Convergence, a piece by guest choreographer and artistic director of Seattle Dance Project, Timothy Lynch, found its fascination in the ways in which it came into existence, with a handful of dancers crowded on a bench, seeping into the space and then building the movement from the ground up. Set to an electronic score and divided into three sections, a duet in the middle echoed viscosity in style from the first movement, slowing it down even further as company member Lilianna Koledin fitted into a pliant shirt with endless sleeves and was then manipulated by Schanbeck, the effect of which emphasizes Convergence’s alien-like qualities and perhaps drew inspiration from Martha Graham’s iconic solo, Lamentation.

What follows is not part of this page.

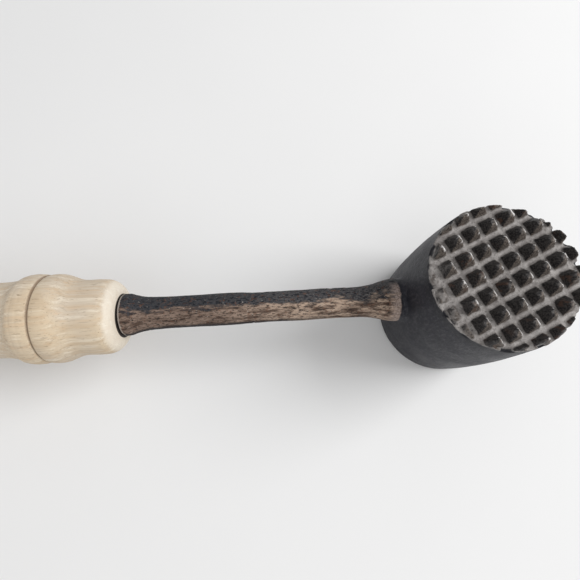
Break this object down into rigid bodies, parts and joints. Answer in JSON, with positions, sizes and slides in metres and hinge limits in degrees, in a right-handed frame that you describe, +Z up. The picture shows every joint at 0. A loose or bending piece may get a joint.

The relationship in the duet seemed to oscillate between parasitic and symbiotic, punctuated by concise shapes. The third section then exploded out of nowhere in vigorous phrases of sharp dance that connected with the floor in order to explore varying levels and texture the piece with depth and third-dimensionality. After returning to the original motif with the performers sitting on the bench, Convergence struck a chord as something of an orbital journey through an earthly, tangible space.

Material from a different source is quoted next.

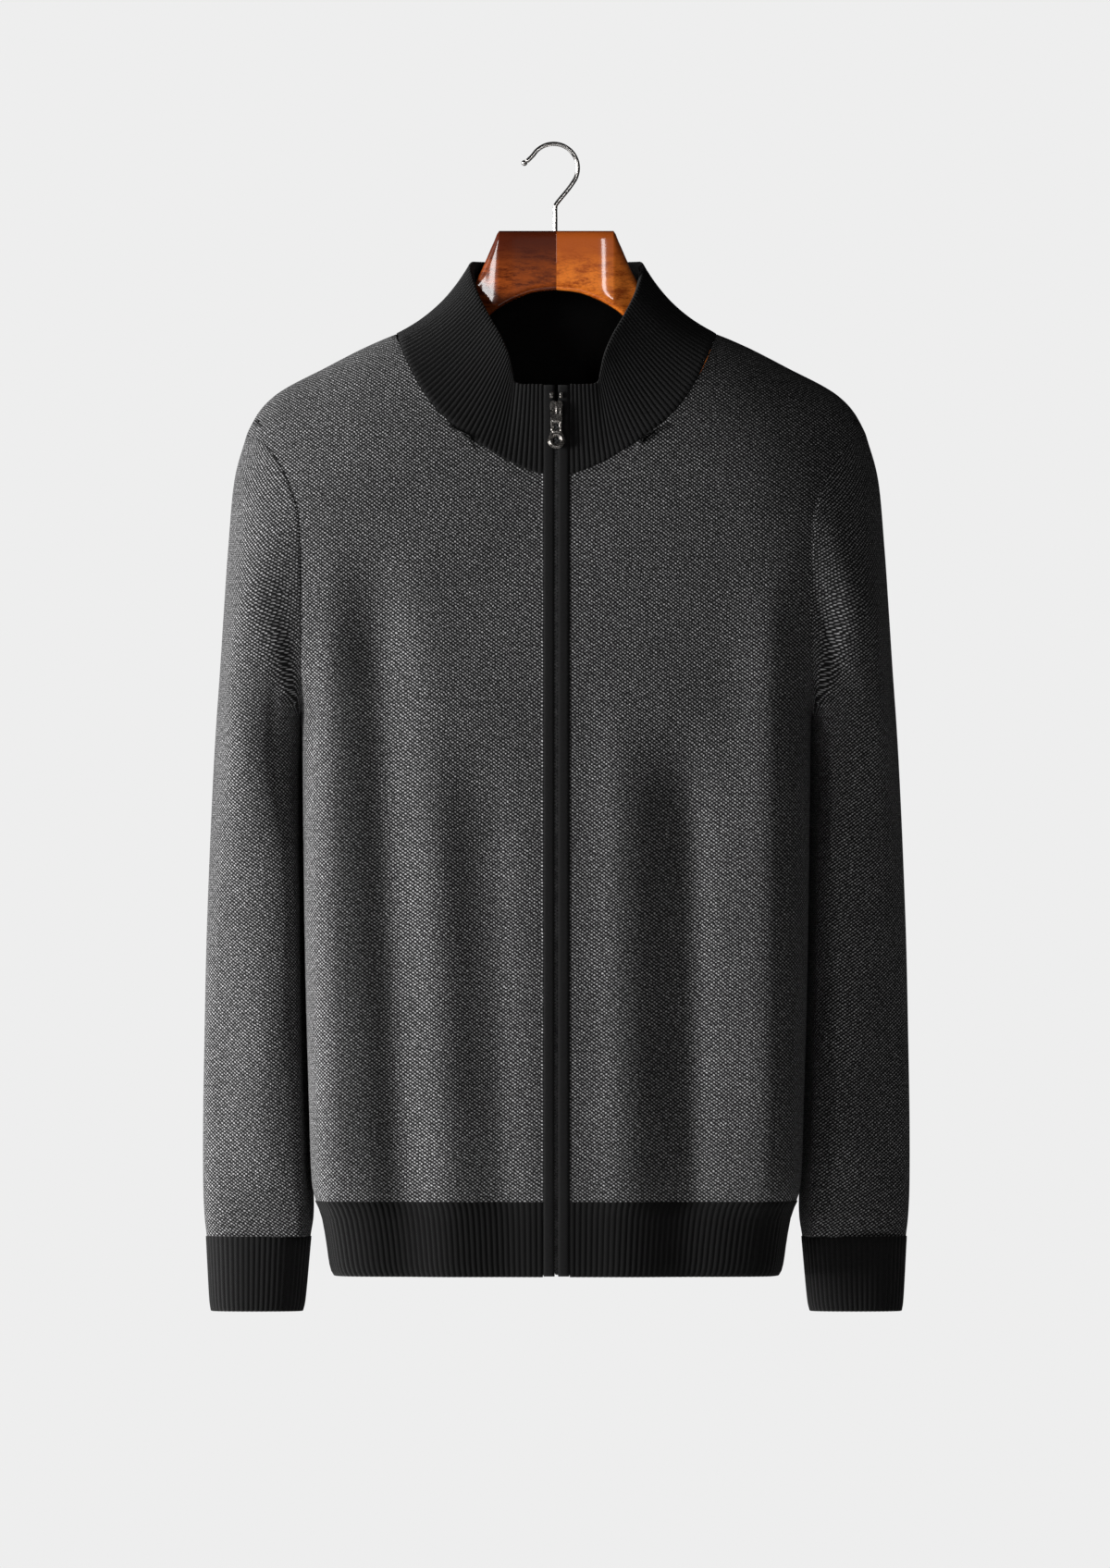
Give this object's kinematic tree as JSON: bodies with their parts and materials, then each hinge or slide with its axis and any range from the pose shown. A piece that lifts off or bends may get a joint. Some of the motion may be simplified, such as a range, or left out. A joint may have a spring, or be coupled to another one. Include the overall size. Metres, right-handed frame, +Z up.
{
  "type": "zip-up cardigan on hanger",
  "caption": "Long-sleeved knitted cardigan with ribbed stand collar, cuffs and hem and a front zip, hanging closed on a wooden hanger with a steel wire hook.",
  "frame": {"origin": "inside of the hook's top, the point that rests on a rail", "axes": "+Z up, -Y towards the garment's front, +X to the right of someone who looks at the front"},
  "size_m": [0.52, 0.1811, 0.8592],
  "materials": {
    "knit": "two-tone knit, light dots on black",
    "rib": "ribbed knit, matte black",
    "tape": "woven tape",
    "gunmetal": "dark nickel plate, satin",
    "wood": "glossy red-brown varnish",
    "steel": "bright wire"
  },
  "bodies": {
    "garment": {"back": "knit", "collar": "rib", "cuff_left": "rib", "cuff_right": "rib", "front_left": "knit", "front_right": "knit", "hanger_left": "wood", "hanger_right": "wood", "hem_back": "rib", "hem_front_left": "rib", "hem_front_right": "rib", "hook": "steel", "hook_tip": "steel", "placket_left": "rib", "placket_right": "rib", "sleeve_left": "knit", "sleeve_right": "knit", "slider": "gunmetal", "slider_bail": "gunmetal", "top_stop_left": "gunmetal", "top_stop_right": "gunmetal", "zip_chain": "gunmetal", "zip_tape_left": "tape", "zip_tape_right": "tape"},
    "pull": {"pull_tab": "gunmetal"}
  },
  "joints": [
    {"name": "pull_swing", "type": "hinge", "parent": "garment", "child": "pull", "pos_m": [0, -0.06817, -0.19385], "axis": [-1, 0, 0], "range_deg": [0, 130]}
  ]
}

In T/K awesomeness, the co-directors of Dance Contemporary showed the audience what they’re made of in an improvisational piece that combined a multitude of movement styles. From popping to grounded, modern dance, George and Grady-Brown covered an all-encompassing view on the word “contemporary.” With a stationary video of moving trains projected onto the screen behind them, the duo gave interesting juxtapositions of movement and non-movement, further emphasized by video manipulation that changed the speed of the pictures or even reversed them; this was echoed by tempo changes and retrograded dance by the performers. Often shifting the audience’s focus and almost playing tricks on the eyes, the piece, like a busy train station, seemed to run back and forth on parallel tracks through time.
The most romantic work of the evening was born on stage in Grady-Brown’s An Exit From Within, a dance that coalesced together like runny watercolor paints in orange and magenta hues. From achingly slow rolls in canon to pirouettes that spiraled to the ground, the choreography found each musical accent to a point in which even the movement of free flowing locks of hair seemed choreographed. Oozing with sensuality (with great care not to indulge in it), Within combined virtuosic turning jumps from the modern jazz vocabulary with elements of purely modern and structurally balletic steps. Seldom has jazz dance quietly entered the stage in so eloquent a manner, pulsing with mellow lyricism and exuding warmth, creating images easy on the eyes and kind to the soul.
Following that came Her Masquerade, choreographed by Schanbeck to music by Sigur Ros, and featuring members of AEON Contemporary Dance. Utilizing a more urban aesthetic and jazz funk, the dancers moved in militaristic formations, creating picturesque tableaus and patterns. Sensitivity was mixed with a crude sharpness, long leg lines with body waves and isolations. What could have easily been a melee of limbs and high leg kicks was instead a picture of clarity and mathematically sculpted purpose. A few of the dancers concluded the piece by emphatically smearing blue paint on their skin and white shirts, a stark and dirty contrast to the plain dark colors worn earlier in the piece. The effect drew vast amounts of attention to the hands, the power they have to change by virtue of the creativity that bleeds through them.
The final piece, Cortical, with choreography by George (who also re-mastered the track originally by the Trinity College of Music), was like the untying of a colossal Gordian knot, maintaining tension throughout and seemingly having no beginning, middle, and end. In broken phrases of six o’clock leg extensions that cut through the air with knife-like precision, Cortical showed mastery of technique in solidified lines, articulated feet, and weighted rolls on the floor. The way in which the dance found no particular constants, starting and stopping in intervals while accompanied by unmelodic music that plucked at the fringe of insanity would be enough to unnerve some, but also successfully obligated the audience to look harder into the movement and ultimately find something of interest to them.
Certainly, many points of interest were to be found throughout the entire show, and placated the need for these genres of dance in the Seattle area, fortuitously put on display by Dance Contemporary and its partners.